In such a situation, it has to be agreed with the present opponent that the boards leave doubts concerning the validity of the patent. By acting in such a manner, the boards are not up to their duty of not maintaining invalid patents.

I would further argue that the RPBA are secondary legislation which should not be interpreted in a way that renders decisions of the EBA obsolete or meaningless.

As far as production is concerned, it is certainly advantageous not to deal with such objections, but production/productivity should not be the only guiding principle of the boards.

What can be done?

In order to take the wind out of the sails of boards playing the procedure against the substance, the solution is always to start by attacking N and to take the same document as the CPA for an IS attack, even though this was considered to be manifestly contradictory in T 131/01.

It means also more work for the ODs, but this the only way to cope with such an attitude of the boards.

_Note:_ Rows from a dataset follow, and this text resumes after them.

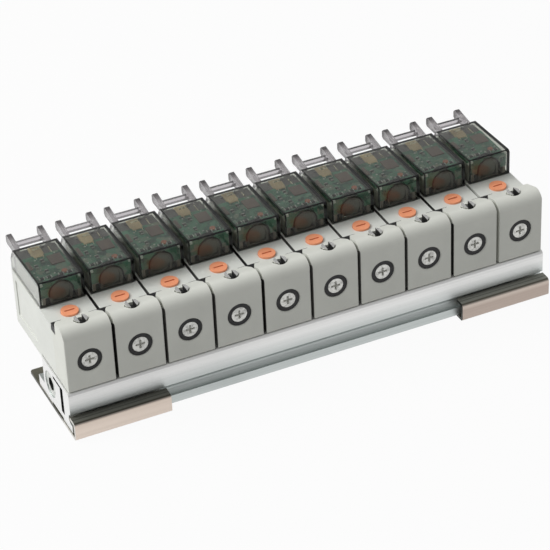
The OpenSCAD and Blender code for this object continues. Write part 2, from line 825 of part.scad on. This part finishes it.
// Mouth of the socket, inside its wall
module arch_mouth() {
    r = socket_r - socket_wall;
    translate([-r, 0]) square([2 * r, socket_r - socket_wall]);
    translate([0, socket_r - socket_wall]) circle(r = r);
}

module signal_lamps() {
    lamp_in = 2;
    color([0.85, 0.30, 0.20]) at_all_stations()
        translate([cheek_out / 2, board_front + lamp_in, cheek_top + board_t])
            cylinder(r = lamp_r, h = lamp_h);
}

// Round part that takes up switching surges, set in the socket's mouth
module surge_discs() {
    r = socket_r - socket_wall - disc_clear;
    color([0.26, 0.22, 0.20]) at_all_stations()
        translate([0, 0, body_top + socket_r])
            along_y(r, board_y + socket_mouth - disc_t, disc_t);
}

module contact_pins() {
    grip = 1;
    color([0.80, 0.72, 0.45]) at_all_stations() for (side = [-1, 1])
        translate([side * pin_spacing / 2 - pin_w / 2, body_reach - plug_hole_depth,
                   foot_z + plug_hole_up - pin_w / 2])
            cube([pin_w, plug_hole_depth - grip, pin_w]);
}

manifold_base();
bracket_left();
bracket_right();
bracket_screws();
port_plug();
module_gaskets();
front_screws();
seal_rings();
top_screws();
coil_yokes();
coil_bobbins();
coil_windings();
coil_cores();
circuit_boards();
board_sockets();
signal_lamps();
surge_discs();
contact_pins();
lock_clips();
for (i = STATIONS) {
    at_station(i) valve_body(i);
    at_station(i) front_block(i);
    at_station(i) override_button();
    at_station(i) solenoid_cover();
}
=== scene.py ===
"""Looks of the ten-station valve manifold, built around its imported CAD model."""

import json
import math

import bmesh
import bpy
from mathutils import Matrix, Vector


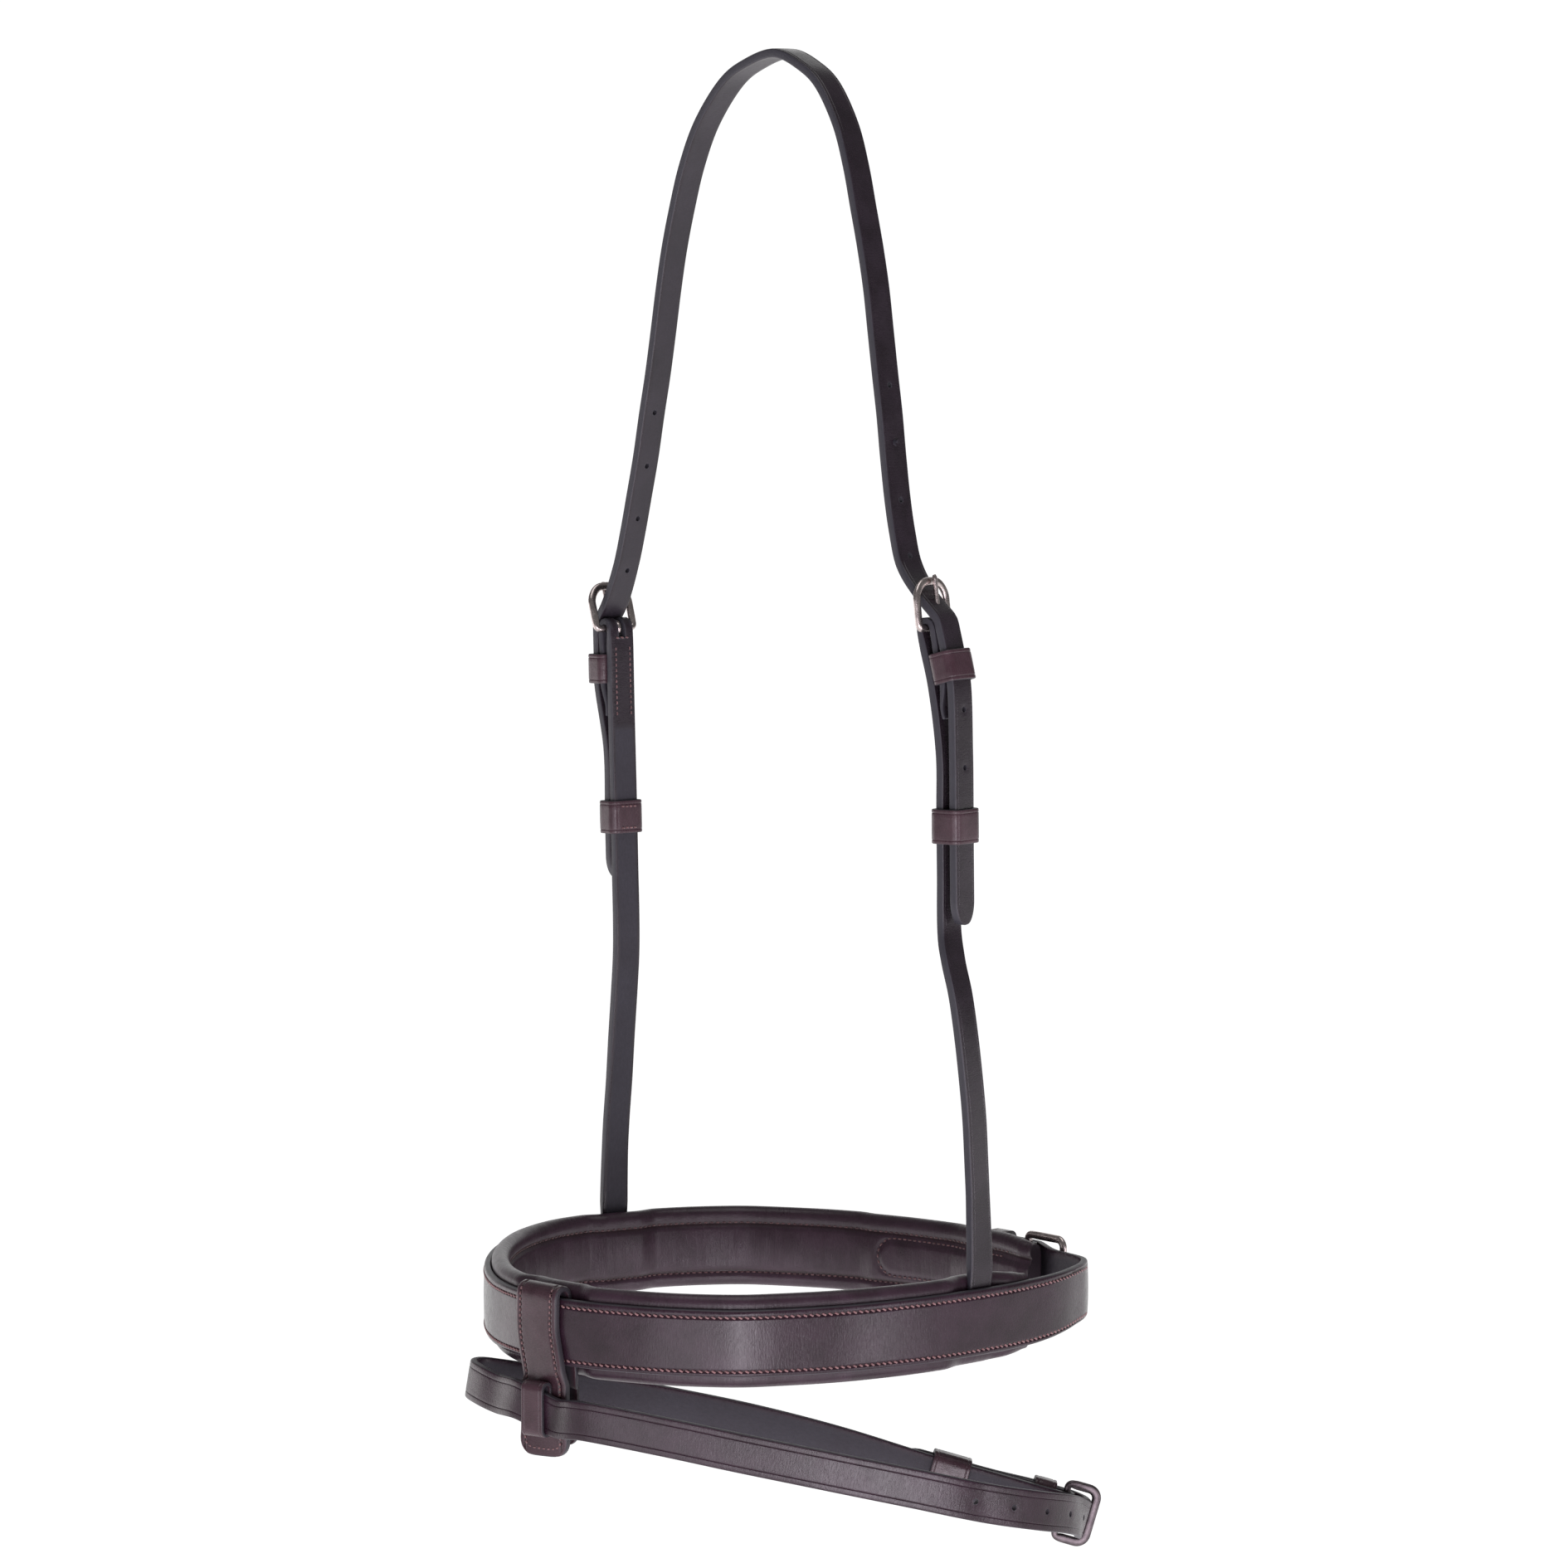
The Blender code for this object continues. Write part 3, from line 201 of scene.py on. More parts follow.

Then they will not have any more excuses. At a pinch, a corresponding IS objection could be raised when entering appeal, but for some board, even this might be too late.

It is clear that the RPBA20 have brought more work towards the first instance, and it is not sure that the overall efficiency of the EPO is thereby increased.

With the UPC sitting in the neck of the boards, this might be to the detriment of the EPO as a whole, in spite of any possible acceleration programs.

Criticism of the boards

In a recent publication of JUVE, the boards have been criticised for their constant quest for productivity. Whilst I do not share the comments relating to the substance, I have great sympathy with JUVE’s criticism when it comes to procedural aspects.

I quote: “The boards should also avoid basing too many of their decisions on formalities instead of looking at the technology. For years, users have criticised this aspect in what is otherwise a positive overall impression of the BoA.”